Written exercise
In the records below, find the line with "hide_parts(node)" and the line with "return piece"; return exactly those lines and every line between them.
***** Records supplied
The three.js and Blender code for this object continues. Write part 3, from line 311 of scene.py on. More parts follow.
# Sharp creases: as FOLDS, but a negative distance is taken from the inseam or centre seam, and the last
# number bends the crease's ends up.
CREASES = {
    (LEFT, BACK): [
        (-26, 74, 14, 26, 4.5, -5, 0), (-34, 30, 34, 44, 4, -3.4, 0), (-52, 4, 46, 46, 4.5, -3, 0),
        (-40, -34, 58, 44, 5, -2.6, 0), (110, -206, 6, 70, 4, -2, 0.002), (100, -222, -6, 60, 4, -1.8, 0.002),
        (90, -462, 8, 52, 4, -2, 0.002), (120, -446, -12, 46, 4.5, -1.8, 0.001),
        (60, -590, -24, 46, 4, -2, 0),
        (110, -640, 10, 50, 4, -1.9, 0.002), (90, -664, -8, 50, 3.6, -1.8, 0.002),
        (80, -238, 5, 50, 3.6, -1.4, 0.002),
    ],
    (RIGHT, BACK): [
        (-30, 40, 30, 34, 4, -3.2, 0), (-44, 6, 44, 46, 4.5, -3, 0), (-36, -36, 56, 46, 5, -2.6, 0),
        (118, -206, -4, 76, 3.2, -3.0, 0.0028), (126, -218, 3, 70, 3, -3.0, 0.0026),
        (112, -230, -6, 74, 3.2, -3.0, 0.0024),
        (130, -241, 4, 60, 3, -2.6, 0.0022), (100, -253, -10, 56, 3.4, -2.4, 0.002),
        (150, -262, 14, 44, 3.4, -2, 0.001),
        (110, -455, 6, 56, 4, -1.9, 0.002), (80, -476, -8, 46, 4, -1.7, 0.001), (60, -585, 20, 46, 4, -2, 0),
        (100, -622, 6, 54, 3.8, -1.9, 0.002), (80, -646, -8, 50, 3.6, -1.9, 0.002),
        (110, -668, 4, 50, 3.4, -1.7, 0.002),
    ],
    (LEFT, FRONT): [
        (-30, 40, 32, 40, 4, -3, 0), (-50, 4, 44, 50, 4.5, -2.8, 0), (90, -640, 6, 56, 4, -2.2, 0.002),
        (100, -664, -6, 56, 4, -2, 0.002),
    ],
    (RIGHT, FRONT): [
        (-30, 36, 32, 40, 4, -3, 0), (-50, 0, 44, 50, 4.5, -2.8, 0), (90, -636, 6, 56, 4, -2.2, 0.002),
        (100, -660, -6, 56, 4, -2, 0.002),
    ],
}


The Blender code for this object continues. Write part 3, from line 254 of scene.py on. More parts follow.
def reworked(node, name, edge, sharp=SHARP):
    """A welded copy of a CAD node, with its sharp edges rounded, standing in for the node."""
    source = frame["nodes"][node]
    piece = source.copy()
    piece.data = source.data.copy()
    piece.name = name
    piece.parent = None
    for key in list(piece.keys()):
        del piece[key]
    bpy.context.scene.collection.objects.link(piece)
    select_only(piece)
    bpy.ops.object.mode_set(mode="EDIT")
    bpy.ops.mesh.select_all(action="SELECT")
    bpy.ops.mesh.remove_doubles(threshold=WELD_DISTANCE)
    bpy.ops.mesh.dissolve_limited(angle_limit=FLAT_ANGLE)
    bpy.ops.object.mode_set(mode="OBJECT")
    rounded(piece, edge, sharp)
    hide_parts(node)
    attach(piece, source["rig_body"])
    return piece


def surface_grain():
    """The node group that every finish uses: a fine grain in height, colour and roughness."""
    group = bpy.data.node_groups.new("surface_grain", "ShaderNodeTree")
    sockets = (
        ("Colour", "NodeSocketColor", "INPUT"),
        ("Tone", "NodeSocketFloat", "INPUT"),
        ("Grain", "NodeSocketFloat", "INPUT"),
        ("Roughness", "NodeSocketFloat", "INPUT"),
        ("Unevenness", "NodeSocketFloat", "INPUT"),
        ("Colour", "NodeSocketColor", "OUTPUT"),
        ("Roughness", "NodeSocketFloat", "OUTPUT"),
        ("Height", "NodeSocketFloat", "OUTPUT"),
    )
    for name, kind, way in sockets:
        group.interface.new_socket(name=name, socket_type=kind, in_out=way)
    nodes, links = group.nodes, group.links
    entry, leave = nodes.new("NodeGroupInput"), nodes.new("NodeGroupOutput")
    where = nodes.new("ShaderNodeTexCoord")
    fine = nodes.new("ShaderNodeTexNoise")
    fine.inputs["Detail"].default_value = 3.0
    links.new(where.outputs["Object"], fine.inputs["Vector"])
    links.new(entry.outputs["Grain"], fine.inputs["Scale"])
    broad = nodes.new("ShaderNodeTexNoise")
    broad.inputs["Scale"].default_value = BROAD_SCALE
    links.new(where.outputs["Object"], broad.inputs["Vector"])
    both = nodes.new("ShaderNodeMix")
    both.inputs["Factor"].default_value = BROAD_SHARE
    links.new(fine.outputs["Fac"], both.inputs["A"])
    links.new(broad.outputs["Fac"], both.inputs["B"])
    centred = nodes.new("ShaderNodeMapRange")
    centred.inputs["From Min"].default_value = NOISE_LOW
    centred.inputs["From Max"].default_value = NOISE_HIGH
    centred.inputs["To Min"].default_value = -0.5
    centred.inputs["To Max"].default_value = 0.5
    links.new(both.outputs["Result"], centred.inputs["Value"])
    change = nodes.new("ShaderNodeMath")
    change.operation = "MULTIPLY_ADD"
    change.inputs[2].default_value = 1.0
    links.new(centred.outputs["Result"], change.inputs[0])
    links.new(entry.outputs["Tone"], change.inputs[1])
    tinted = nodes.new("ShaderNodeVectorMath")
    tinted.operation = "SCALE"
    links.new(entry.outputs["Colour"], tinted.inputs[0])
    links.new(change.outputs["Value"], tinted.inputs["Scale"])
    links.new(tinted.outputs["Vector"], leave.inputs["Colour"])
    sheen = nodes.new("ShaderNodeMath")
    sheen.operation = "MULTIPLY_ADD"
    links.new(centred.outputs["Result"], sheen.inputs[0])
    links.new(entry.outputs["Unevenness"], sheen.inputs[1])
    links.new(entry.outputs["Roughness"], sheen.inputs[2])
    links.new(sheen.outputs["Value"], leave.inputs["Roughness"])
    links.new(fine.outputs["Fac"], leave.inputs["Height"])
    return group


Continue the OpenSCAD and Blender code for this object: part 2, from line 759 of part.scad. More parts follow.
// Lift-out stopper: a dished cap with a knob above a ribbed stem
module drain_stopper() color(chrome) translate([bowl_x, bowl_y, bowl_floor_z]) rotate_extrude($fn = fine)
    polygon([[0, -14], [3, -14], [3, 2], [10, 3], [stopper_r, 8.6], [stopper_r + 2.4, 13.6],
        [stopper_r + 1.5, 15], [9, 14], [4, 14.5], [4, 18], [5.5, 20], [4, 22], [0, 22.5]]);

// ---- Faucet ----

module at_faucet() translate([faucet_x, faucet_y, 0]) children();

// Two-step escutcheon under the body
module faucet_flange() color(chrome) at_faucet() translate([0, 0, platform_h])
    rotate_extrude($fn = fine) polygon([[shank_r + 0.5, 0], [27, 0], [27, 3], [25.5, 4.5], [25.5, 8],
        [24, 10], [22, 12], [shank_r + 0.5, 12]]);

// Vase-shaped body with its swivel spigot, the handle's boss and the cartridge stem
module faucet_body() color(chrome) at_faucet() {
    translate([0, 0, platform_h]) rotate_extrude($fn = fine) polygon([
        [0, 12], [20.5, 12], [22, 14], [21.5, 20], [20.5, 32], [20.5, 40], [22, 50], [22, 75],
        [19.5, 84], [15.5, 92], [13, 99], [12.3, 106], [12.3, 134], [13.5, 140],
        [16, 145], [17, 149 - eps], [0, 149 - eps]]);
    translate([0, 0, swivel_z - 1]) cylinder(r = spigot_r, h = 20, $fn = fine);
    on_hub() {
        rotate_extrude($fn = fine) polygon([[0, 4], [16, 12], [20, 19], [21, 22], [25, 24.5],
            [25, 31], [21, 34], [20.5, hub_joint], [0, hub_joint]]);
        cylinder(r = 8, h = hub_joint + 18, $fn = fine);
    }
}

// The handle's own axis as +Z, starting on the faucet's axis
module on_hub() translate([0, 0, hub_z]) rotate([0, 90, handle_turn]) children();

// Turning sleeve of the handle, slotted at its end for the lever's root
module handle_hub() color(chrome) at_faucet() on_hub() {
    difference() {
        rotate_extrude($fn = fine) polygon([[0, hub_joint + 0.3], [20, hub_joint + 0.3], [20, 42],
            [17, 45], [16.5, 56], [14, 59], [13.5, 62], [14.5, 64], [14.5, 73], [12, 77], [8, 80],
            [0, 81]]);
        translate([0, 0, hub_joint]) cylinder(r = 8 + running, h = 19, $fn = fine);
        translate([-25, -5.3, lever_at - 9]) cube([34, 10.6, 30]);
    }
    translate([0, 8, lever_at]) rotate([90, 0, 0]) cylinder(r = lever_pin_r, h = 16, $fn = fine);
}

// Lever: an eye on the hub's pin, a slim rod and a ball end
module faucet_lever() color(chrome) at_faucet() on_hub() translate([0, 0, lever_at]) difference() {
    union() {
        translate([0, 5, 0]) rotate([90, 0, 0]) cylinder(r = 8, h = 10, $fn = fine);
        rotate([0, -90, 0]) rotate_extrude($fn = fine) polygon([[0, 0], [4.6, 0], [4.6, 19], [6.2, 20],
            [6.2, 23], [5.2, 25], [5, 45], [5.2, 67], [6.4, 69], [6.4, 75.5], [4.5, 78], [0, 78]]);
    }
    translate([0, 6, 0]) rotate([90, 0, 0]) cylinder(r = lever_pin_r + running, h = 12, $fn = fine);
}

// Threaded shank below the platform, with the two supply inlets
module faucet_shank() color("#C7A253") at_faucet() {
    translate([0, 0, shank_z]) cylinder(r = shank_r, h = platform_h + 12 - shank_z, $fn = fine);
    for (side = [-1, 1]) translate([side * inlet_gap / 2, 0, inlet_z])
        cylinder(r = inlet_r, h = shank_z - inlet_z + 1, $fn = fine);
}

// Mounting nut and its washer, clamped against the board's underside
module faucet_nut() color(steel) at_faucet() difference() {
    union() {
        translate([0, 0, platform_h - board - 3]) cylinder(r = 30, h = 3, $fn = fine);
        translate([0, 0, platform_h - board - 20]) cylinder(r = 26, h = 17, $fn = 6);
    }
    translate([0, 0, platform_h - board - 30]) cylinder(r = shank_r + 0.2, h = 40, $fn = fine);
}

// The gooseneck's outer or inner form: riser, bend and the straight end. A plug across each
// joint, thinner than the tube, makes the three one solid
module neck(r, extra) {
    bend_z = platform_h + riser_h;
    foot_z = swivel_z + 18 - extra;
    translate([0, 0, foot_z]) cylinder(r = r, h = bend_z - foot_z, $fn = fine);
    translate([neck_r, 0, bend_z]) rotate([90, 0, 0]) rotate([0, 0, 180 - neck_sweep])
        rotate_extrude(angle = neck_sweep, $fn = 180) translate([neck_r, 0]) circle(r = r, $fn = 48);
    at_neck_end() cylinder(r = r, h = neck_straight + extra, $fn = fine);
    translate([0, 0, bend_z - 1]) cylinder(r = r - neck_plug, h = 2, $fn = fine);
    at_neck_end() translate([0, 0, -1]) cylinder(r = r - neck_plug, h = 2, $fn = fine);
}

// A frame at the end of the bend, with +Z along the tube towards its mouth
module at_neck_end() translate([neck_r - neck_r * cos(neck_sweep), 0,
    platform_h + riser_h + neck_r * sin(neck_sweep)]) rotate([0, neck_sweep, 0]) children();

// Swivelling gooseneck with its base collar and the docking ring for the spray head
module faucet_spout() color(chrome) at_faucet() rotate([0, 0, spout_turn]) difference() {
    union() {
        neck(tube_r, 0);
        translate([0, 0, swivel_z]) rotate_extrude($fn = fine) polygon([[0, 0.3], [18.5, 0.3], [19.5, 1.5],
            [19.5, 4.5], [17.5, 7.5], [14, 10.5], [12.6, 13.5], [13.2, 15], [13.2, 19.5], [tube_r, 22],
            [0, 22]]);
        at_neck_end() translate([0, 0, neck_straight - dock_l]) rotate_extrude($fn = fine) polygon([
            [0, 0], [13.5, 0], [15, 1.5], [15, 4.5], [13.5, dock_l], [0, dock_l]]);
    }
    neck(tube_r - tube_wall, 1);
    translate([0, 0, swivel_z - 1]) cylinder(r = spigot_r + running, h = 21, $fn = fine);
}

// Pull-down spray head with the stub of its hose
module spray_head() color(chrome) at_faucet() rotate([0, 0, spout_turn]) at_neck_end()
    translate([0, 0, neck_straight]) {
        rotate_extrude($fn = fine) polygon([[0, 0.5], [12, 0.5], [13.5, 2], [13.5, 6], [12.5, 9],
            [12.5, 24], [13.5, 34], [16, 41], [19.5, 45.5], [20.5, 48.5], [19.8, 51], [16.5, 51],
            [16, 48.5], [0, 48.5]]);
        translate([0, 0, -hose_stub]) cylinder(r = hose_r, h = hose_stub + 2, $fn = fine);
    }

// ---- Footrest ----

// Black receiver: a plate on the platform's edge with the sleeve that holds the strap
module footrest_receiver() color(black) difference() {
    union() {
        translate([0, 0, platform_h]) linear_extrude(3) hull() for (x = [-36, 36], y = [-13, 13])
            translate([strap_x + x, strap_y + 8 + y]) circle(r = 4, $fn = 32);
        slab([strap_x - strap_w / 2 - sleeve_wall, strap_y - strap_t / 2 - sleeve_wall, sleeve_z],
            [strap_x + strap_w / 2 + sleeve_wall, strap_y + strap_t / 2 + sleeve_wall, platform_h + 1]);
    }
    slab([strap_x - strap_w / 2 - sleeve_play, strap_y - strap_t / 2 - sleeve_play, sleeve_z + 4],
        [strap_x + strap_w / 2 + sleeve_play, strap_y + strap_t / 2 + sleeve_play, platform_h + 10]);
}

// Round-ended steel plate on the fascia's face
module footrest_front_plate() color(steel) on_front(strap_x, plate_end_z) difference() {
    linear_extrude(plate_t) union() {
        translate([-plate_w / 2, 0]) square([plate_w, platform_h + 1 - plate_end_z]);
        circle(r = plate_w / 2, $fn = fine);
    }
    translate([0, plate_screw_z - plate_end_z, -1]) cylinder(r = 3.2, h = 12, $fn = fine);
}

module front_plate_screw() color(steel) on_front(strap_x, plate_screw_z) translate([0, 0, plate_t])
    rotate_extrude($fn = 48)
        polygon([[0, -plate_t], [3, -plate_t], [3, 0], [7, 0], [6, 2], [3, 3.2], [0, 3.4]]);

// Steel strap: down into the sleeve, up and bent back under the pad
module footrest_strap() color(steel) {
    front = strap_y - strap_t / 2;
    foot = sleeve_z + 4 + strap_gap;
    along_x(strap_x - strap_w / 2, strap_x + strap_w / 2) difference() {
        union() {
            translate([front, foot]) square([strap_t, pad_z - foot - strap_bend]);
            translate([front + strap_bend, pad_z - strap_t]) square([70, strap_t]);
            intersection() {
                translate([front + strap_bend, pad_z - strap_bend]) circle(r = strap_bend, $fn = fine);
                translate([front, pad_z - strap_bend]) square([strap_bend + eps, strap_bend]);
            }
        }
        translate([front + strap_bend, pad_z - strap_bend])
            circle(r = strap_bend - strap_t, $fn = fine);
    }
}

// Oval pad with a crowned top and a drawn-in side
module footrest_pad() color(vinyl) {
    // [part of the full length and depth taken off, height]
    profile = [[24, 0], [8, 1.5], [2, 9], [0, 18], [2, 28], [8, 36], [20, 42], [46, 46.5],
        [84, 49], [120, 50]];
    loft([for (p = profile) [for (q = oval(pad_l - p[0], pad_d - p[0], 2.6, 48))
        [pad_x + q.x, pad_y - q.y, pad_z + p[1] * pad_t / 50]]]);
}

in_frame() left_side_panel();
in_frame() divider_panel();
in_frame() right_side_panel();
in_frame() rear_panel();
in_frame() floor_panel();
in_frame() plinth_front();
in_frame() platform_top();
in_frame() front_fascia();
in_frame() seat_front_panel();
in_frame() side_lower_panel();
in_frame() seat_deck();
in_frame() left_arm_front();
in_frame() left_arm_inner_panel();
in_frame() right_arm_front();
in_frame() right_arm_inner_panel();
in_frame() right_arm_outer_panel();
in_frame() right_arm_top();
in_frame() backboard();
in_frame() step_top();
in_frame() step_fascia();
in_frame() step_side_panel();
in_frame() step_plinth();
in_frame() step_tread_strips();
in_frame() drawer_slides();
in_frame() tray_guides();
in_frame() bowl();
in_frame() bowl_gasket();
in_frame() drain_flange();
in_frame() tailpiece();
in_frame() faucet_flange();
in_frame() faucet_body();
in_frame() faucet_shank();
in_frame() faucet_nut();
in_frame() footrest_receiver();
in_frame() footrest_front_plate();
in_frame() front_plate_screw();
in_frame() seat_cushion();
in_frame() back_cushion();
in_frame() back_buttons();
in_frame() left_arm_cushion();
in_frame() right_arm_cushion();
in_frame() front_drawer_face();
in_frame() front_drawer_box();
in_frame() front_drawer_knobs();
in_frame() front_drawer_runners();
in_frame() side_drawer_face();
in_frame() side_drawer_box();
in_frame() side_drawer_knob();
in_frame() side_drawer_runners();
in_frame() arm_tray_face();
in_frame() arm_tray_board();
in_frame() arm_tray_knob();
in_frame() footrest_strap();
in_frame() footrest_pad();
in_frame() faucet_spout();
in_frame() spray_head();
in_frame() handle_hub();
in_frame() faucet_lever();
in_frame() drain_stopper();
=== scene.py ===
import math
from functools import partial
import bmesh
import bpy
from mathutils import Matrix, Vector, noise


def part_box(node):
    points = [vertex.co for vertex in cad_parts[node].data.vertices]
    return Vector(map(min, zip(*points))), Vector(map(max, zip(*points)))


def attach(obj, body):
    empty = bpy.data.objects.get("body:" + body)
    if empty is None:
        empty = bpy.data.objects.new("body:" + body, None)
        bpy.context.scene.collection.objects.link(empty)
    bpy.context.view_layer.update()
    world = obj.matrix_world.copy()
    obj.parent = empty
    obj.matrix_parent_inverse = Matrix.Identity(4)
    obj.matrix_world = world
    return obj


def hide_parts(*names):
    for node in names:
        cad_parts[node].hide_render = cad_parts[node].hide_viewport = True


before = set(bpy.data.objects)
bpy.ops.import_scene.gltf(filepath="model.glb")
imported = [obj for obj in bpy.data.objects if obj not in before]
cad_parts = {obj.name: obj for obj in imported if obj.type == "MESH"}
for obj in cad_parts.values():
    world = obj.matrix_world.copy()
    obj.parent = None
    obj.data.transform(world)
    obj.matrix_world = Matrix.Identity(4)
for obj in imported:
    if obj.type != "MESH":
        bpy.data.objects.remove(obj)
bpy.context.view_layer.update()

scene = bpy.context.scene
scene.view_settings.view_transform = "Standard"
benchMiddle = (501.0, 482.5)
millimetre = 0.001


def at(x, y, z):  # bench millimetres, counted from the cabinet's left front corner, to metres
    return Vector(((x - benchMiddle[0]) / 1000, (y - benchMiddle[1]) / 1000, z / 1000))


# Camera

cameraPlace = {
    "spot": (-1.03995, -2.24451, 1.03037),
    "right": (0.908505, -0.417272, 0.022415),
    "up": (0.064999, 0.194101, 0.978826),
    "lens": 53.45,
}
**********
Problem solution
    hide_parts(node)
    attach(piece, source["rig_body"])
    return piece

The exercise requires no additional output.